TASK OBJECTIVE: Only one portion of the data is to be written out: from the line bearing "for (const [name, shape] of Object.entries(pairShapes))" through the line bearing "bpy.data.objects.remove(obj)". Write it exactly as it appears.

AVAILABLE DATA:
---------------
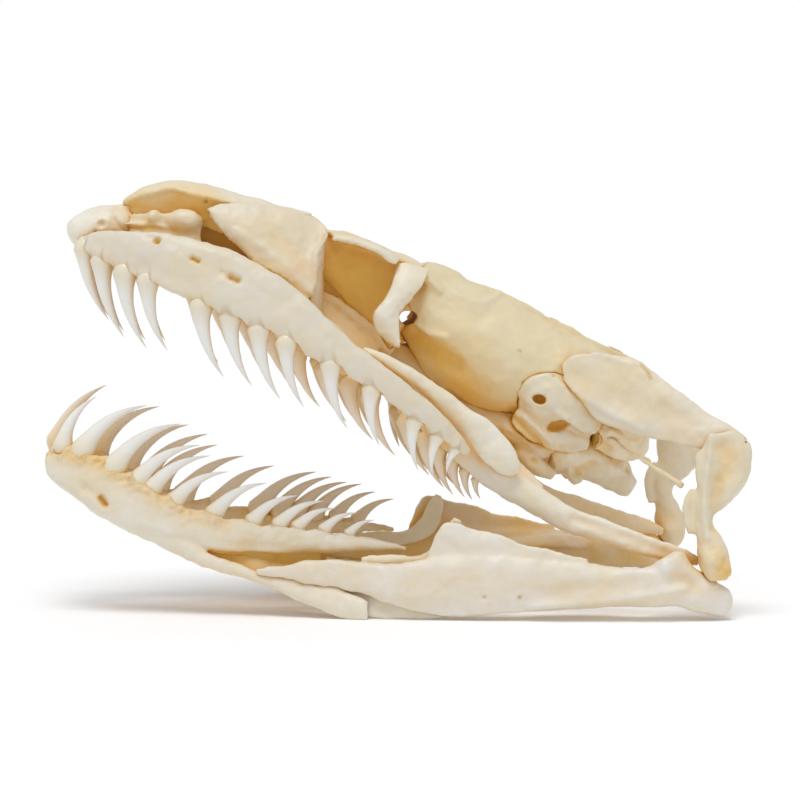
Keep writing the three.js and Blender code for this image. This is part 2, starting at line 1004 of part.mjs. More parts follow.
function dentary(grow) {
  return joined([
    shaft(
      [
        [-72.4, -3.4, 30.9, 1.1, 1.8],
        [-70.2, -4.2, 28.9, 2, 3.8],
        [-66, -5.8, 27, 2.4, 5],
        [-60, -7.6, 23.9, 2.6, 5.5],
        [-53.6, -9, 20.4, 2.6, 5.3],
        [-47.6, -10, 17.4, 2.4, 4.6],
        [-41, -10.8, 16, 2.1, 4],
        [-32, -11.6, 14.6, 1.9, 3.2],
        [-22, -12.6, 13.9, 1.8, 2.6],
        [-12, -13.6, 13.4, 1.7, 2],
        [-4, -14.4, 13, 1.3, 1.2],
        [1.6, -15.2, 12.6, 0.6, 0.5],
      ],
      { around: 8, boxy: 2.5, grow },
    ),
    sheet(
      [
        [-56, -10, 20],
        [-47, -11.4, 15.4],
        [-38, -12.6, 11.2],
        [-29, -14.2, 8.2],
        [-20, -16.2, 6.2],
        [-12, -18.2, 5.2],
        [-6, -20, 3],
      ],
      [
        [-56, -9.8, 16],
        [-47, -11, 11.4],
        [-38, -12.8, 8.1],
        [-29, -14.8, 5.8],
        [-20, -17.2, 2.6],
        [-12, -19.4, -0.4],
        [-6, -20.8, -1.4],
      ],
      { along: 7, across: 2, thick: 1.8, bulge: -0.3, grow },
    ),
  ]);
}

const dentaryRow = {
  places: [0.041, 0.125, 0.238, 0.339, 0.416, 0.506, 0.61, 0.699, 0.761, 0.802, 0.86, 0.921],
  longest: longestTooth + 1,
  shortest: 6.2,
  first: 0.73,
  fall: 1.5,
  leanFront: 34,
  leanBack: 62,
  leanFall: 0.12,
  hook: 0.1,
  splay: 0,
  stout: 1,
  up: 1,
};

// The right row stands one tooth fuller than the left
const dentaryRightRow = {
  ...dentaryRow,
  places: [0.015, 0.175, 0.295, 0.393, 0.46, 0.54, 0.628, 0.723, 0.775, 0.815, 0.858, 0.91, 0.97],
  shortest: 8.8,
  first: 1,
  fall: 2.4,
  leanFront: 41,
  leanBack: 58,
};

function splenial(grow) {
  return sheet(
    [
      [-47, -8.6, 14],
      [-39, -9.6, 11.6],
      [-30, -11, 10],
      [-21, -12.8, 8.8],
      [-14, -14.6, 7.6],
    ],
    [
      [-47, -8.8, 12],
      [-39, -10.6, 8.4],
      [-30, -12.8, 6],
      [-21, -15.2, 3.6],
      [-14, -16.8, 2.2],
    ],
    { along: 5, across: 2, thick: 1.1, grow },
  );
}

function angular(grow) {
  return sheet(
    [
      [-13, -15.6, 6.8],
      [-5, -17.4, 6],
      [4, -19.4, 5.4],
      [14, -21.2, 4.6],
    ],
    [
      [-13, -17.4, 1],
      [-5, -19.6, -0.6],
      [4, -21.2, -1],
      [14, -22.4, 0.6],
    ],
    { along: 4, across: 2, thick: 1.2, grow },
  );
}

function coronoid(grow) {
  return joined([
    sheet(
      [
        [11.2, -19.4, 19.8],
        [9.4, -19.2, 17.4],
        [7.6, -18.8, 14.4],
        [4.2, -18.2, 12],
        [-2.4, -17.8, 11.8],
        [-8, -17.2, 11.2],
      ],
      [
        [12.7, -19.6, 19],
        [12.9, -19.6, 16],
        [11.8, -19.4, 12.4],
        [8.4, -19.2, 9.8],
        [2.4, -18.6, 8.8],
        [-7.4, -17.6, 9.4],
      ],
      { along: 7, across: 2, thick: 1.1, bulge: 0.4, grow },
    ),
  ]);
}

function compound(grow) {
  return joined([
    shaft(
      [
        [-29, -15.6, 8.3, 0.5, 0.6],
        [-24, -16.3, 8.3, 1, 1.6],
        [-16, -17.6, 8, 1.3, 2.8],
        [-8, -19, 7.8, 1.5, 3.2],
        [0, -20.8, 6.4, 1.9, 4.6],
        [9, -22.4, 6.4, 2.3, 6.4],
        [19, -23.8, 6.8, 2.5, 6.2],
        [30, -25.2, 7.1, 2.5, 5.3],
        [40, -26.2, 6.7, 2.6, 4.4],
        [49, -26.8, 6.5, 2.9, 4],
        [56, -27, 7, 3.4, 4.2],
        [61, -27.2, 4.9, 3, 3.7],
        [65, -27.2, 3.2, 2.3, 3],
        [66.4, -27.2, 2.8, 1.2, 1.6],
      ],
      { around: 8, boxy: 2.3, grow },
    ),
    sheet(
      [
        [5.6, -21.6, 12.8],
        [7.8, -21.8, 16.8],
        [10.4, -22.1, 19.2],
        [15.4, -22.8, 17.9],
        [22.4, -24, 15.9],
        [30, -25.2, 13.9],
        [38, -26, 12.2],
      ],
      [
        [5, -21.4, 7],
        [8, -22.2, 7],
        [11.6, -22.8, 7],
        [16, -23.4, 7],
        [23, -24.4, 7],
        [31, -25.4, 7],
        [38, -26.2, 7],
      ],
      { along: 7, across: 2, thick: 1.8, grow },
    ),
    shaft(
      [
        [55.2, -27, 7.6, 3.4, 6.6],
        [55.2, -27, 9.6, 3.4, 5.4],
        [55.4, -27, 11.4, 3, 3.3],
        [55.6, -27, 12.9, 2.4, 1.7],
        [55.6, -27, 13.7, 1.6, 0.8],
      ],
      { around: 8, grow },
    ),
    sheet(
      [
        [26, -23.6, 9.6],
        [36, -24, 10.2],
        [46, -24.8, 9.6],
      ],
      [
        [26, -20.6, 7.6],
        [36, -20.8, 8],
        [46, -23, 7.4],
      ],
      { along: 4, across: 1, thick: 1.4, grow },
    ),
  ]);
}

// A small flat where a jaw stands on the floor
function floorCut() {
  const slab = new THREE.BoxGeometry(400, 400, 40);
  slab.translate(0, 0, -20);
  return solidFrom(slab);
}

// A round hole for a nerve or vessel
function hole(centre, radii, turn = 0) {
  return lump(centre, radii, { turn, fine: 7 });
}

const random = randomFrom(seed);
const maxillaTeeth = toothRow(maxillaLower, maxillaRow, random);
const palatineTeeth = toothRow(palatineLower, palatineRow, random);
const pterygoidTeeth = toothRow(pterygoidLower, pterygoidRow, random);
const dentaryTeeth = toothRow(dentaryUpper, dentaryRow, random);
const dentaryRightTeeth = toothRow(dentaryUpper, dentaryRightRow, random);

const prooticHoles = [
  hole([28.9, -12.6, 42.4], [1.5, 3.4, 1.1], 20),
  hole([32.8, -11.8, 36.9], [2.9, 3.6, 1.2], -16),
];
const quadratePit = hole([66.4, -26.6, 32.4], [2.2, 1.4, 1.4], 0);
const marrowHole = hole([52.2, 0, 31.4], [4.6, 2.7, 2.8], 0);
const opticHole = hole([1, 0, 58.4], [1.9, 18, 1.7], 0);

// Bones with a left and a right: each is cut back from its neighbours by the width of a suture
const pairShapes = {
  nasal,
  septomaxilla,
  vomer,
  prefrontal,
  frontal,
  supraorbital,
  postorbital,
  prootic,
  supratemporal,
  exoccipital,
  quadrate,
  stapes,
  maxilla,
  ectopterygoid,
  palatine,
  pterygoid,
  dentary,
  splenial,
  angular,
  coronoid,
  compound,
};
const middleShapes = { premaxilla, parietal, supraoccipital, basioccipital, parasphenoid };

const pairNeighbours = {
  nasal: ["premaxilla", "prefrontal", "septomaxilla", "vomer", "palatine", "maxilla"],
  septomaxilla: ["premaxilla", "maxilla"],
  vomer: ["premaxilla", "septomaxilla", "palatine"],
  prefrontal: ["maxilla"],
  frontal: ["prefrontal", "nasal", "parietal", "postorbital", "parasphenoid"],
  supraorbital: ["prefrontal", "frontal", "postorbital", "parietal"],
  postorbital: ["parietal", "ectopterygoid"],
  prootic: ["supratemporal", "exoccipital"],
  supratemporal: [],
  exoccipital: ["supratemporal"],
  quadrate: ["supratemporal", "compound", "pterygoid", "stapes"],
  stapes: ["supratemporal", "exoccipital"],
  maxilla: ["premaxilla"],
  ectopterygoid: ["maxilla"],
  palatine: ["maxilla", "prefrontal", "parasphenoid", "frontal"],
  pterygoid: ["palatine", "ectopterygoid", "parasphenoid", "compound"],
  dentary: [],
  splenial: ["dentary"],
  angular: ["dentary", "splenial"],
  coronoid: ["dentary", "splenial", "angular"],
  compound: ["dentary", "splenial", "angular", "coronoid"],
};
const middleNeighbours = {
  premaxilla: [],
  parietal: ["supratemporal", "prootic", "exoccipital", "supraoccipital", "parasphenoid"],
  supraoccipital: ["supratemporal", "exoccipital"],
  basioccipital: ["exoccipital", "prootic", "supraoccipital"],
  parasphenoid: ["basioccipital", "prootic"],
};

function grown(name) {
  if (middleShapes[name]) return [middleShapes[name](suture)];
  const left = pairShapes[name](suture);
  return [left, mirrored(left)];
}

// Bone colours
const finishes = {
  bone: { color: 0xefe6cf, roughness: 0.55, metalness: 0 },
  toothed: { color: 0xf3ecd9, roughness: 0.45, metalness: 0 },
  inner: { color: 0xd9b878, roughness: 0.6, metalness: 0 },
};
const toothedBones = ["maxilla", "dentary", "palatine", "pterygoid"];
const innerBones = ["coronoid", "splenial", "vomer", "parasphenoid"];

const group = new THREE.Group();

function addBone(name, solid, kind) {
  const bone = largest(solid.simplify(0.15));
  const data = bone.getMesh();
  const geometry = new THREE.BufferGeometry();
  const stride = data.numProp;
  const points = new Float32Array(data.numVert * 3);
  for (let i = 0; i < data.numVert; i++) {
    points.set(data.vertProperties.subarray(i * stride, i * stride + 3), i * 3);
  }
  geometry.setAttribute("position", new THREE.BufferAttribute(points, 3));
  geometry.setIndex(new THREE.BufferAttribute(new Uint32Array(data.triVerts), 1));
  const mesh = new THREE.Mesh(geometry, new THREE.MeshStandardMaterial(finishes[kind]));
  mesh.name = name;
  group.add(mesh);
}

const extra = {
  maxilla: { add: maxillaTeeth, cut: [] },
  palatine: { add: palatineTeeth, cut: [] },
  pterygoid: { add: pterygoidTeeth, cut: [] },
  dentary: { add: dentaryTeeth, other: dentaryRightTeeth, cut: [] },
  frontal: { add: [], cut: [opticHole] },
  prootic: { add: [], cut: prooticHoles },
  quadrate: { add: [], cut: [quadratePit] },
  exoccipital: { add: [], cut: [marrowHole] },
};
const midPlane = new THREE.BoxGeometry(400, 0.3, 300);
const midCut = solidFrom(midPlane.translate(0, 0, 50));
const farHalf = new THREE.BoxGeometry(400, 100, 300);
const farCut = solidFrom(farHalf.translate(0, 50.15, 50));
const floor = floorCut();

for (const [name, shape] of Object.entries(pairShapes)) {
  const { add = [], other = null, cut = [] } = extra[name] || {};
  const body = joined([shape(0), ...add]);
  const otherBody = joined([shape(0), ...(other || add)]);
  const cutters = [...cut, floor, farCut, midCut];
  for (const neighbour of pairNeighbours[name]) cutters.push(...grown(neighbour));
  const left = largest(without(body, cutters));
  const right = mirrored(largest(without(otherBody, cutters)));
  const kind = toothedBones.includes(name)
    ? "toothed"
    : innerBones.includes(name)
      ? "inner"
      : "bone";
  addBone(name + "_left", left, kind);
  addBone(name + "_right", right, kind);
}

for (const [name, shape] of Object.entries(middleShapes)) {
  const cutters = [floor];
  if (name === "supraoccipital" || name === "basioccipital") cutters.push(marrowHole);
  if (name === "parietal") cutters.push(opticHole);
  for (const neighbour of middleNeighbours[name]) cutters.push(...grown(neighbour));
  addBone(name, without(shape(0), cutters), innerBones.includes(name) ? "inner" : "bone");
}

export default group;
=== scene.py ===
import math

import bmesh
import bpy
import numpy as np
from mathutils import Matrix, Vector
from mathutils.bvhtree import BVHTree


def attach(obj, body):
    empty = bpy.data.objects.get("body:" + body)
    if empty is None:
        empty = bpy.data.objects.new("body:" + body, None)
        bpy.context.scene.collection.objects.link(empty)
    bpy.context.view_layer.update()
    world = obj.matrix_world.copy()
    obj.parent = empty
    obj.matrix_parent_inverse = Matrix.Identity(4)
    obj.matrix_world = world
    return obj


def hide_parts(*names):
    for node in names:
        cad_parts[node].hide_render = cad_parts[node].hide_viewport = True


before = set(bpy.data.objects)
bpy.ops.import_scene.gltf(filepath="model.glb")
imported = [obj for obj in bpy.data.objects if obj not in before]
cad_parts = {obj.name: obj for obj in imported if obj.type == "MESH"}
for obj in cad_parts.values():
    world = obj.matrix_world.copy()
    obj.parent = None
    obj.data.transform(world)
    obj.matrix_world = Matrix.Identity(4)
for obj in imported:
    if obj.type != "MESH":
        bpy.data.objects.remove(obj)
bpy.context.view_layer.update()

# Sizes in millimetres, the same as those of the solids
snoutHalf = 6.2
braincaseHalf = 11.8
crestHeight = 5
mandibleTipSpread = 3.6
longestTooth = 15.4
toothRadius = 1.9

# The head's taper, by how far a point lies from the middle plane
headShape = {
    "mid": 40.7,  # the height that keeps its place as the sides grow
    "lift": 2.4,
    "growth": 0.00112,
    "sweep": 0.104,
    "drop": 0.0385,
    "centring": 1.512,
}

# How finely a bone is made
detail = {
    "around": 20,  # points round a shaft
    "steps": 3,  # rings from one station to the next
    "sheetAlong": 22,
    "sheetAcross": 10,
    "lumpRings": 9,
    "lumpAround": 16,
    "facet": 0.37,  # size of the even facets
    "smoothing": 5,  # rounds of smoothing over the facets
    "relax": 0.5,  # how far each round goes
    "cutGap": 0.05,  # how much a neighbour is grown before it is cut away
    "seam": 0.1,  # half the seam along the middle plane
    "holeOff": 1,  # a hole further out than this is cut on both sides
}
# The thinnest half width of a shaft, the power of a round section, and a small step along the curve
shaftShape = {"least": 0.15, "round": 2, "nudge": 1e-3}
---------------
WRITTEN ANSWER:
for (const [name, shape] of Object.entries(pairShapes)) {
  const { add = [], other = null, cut = [] } = extra[name] || {};
  const body = joined([shape(0), ...add]);
  const otherBody = joined([shape(0), ...(other || add)]);
  const cutters = [...cut, floor, farCut, midCut];
  for (const neighbour of pairNeighbours[name]) cutters.push(...grown(neighbour));
  const left = largest(without(body, cutters));
  const right = mirrored(largest(without(otherBody, cutters)));
  const kind = toothedBones.includes(name)
    ? "toothed"
    : innerBones.includes(name)
      ? "inner"
      : "bone";
  addBone(name + "_left", left, kind);
  addBone(name + "_right", right, kind);
}

for (const [name, shape] of Object.entries(middleShapes)) {
  const cutters = [floor];
  if (name === "supraoccipital" || name === "basioccipital") cutters.push(marrowHole);
  if (name === "parietal") cutters.push(opticHole);
  for (const neighbour of middleNeighbours[name]) cutters.push(...grown(neighbour));
  addBone(name, without(shape(0), cutters), innerBones.includes(name) ? "inner" : "bone");
}

export default group;
=== scene.py ===
import math

import bmesh
import bpy
import numpy as np
from mathutils import Matrix, Vector
from mathutils.bvhtree import BVHTree


def attach(obj, body):
    empty = bpy.data.objects.get("body:" + body)
    if empty is None:
        empty = bpy.data.objects.new("body:" + body, None)
        bpy.context.scene.collection.objects.link(empty)
    bpy.context.view_layer.update()
    world = obj.matrix_world.copy()
    obj.parent = empty
    obj.matrix_parent_inverse = Matrix.Identity(4)
    obj.matrix_world = world
    return obj


def hide_parts(*names):
    for node in names:
        cad_parts[node].hide_render = cad_parts[node].hide_viewport = True


before = set(bpy.data.objects)
bpy.ops.import_scene.gltf(filepath="model.glb")
imported = [obj for obj in bpy.data.objects if obj not in before]
cad_parts = {obj.name: obj for obj in imported if obj.type == "MESH"}
for obj in cad_parts.values():
    world = obj.matrix_world.copy()
    obj.parent = None
    obj.data.transform(world)
    obj.matrix_world = Matrix.Identity(4)
for obj in imported:
    if obj.type != "MESH":
        bpy.data.objects.remove(obj)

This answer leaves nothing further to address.